This paper conducts an inquiry into institutional and operational shortfalls and possible remedies
in the new Chinese pension system after the reform of 1997.
The reform in 1997 could be considered of as the big ban in Chinese pension system. It detached pension system from the declining state-owned enterprises, accomplished inclusion of the rapidly increasing private sector employees and converted the old pay-as-you-go financing plan into partial reserve financing plan. Thereby it institutionally responds precisely to the tremendous challenges prompted by continuing changes in economic structure since starting an open economy and prospective changes in an aging society. In fact, the World Bank praises the reform as the greatest success since the pension reform in Chile.
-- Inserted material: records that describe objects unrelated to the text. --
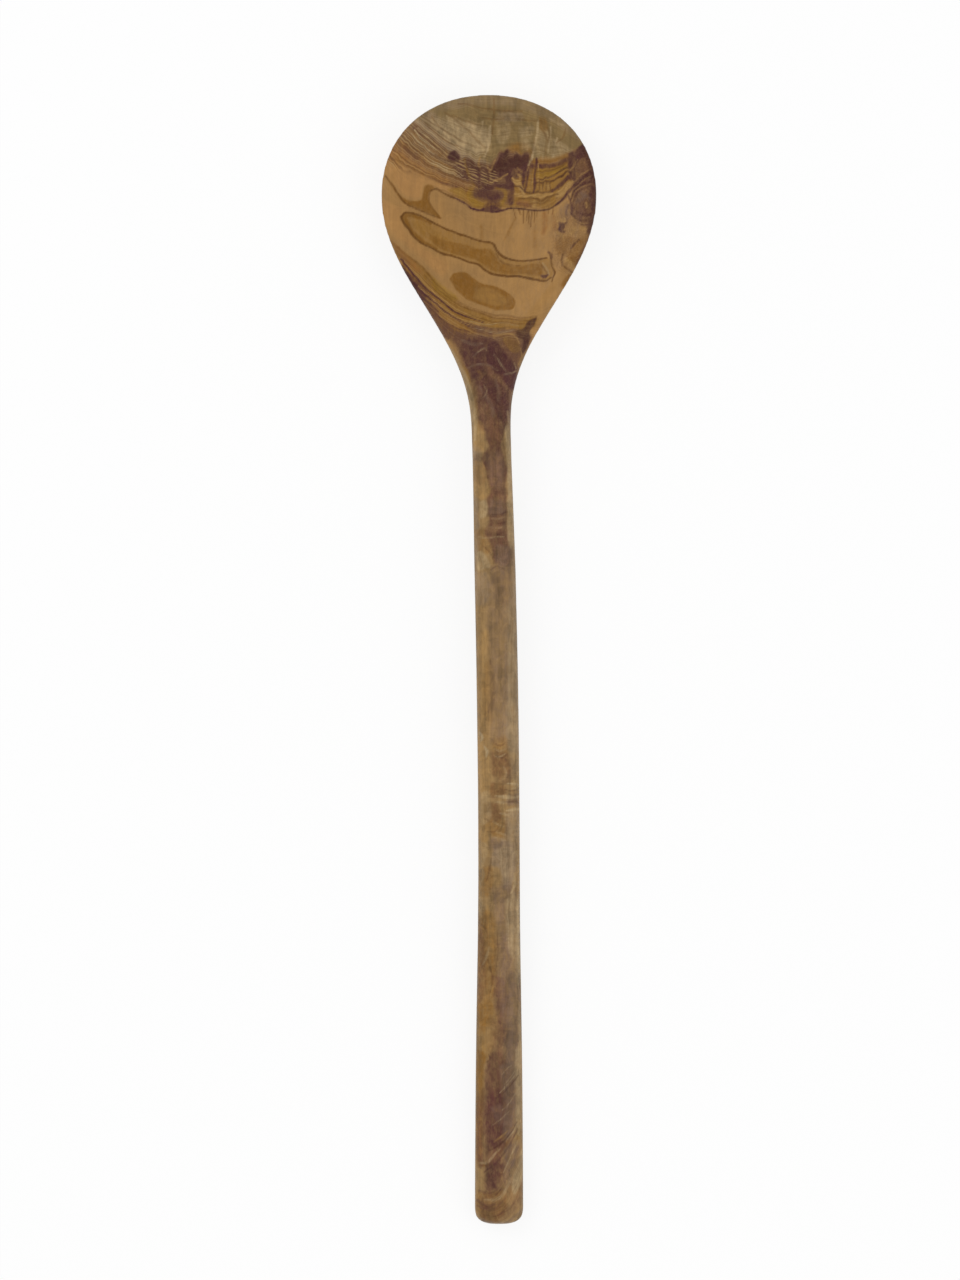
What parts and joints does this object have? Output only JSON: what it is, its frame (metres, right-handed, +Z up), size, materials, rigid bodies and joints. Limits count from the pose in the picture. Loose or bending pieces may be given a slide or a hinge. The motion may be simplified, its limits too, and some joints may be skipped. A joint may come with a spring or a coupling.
{
  "type": "wooden spoon",
  "caption": "Long wooden cooking spoon with an egg-shaped hollow bowl, a narrow neck and a slim oval handle, carved in one piece.",
  "frame": {"origin": "on the table, under the middle of the spoon's length and the middle of its bowl, with the spoon lying on its back", "axes": "+Y along the spoon towards the tip of the bowl, +Z up out of the hollow of the bowl, +X across the bowl"},
  "size_m": [0.0628, 0.33, 0.0147],
  "materials": {
    "olive_wood": "satin oiled olive wood"
  },
  "bodies": {
    "root": {"spoon": "olive_wood"}
  },
  "joints": []
}
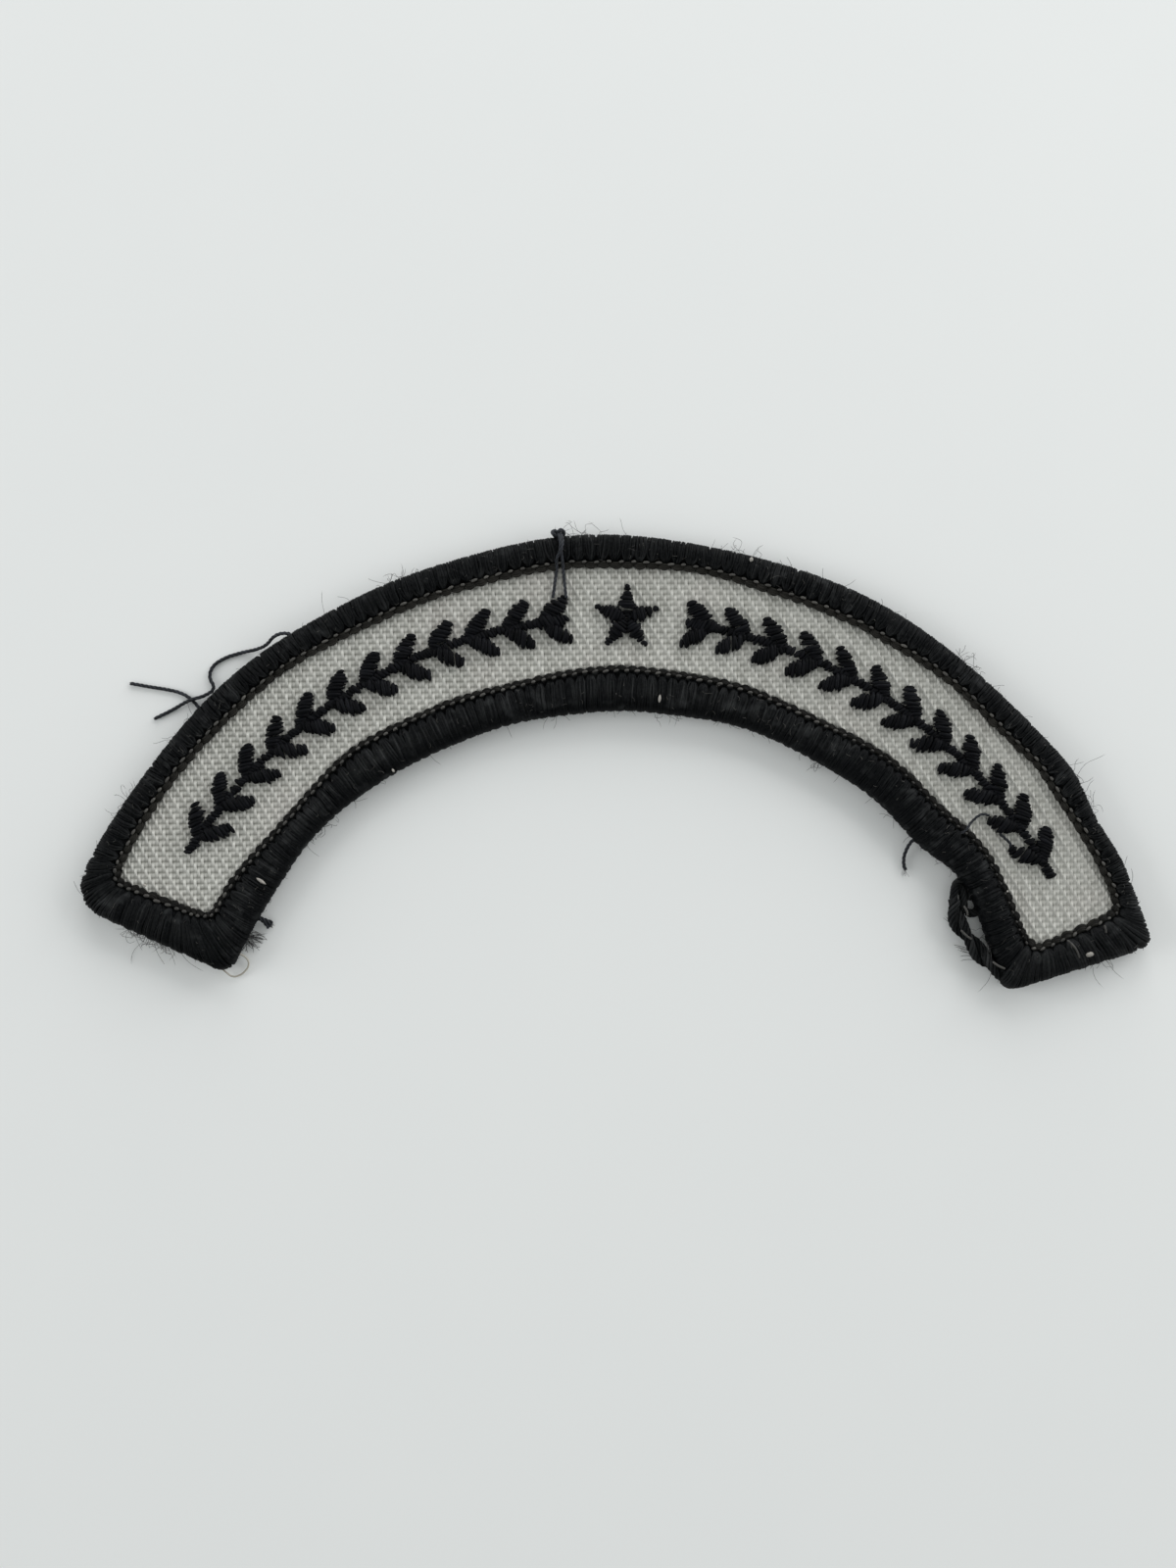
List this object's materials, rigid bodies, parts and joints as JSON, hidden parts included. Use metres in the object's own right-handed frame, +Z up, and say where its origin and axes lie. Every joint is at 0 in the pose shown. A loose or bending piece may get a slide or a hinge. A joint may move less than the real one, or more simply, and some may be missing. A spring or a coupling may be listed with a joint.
{
  "type": "embroidered arc tab patch",
  "caption": "Flat arc-shaped cloth tab of grey twill with a thick black overlocked border, a satin-stitched star between laurel branches, and a short loose loop of border yarn at one corner.",
  "frame": {"origin": "middle of the patch's underside, on the surface it lies on", "axes": "+X along the chord of the arc towards the end with the loose yarn loop, +Y towards the crown, +Z up out of the embroidered face"},
  "size_m": [0.1018, 0.0424, 0.0023],
  "materials": {
    "twill": "matte woven grey twill",
    "border_yarn": "black yarn with a low satin sheen",
    "motif_thread": "black satin-stitched rayon thread"
  },
  "bodies": {
    "root": {"twill_ground": "twill", "merrowed_border": "border_yarn", "edge_tail": "border_yarn", "star_motif": "motif_thread", "laurel_left": "motif_thread", "laurel_right": "motif_thread"}
  },
  "joints": []
}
However, the present situation is marked by severe operational shortfalls caused by failures in the
system design. The main problems the system now faces can be summarized as
1) the existence of mere nominal accounts in the reserve financing plan rooted in a lack of
consideration for the resolution of invisible obligations inherited form the pay-as-you-go financing plan,
2) diversion and misappropriation of funds made possible by defects in the administrative
structure,
3) financial stringency resulting out of an overly optimistic outlook in financing scheme,
4) low participation rate effected by several environmental and organizational factors, and
5) entire insensibility to the influx of rural population, which urgently demands for an acute
resolution.
After a thorough analysis of these shortfalls and remedies this paper closes with some prospects
and suggestions for future developments and pension policy.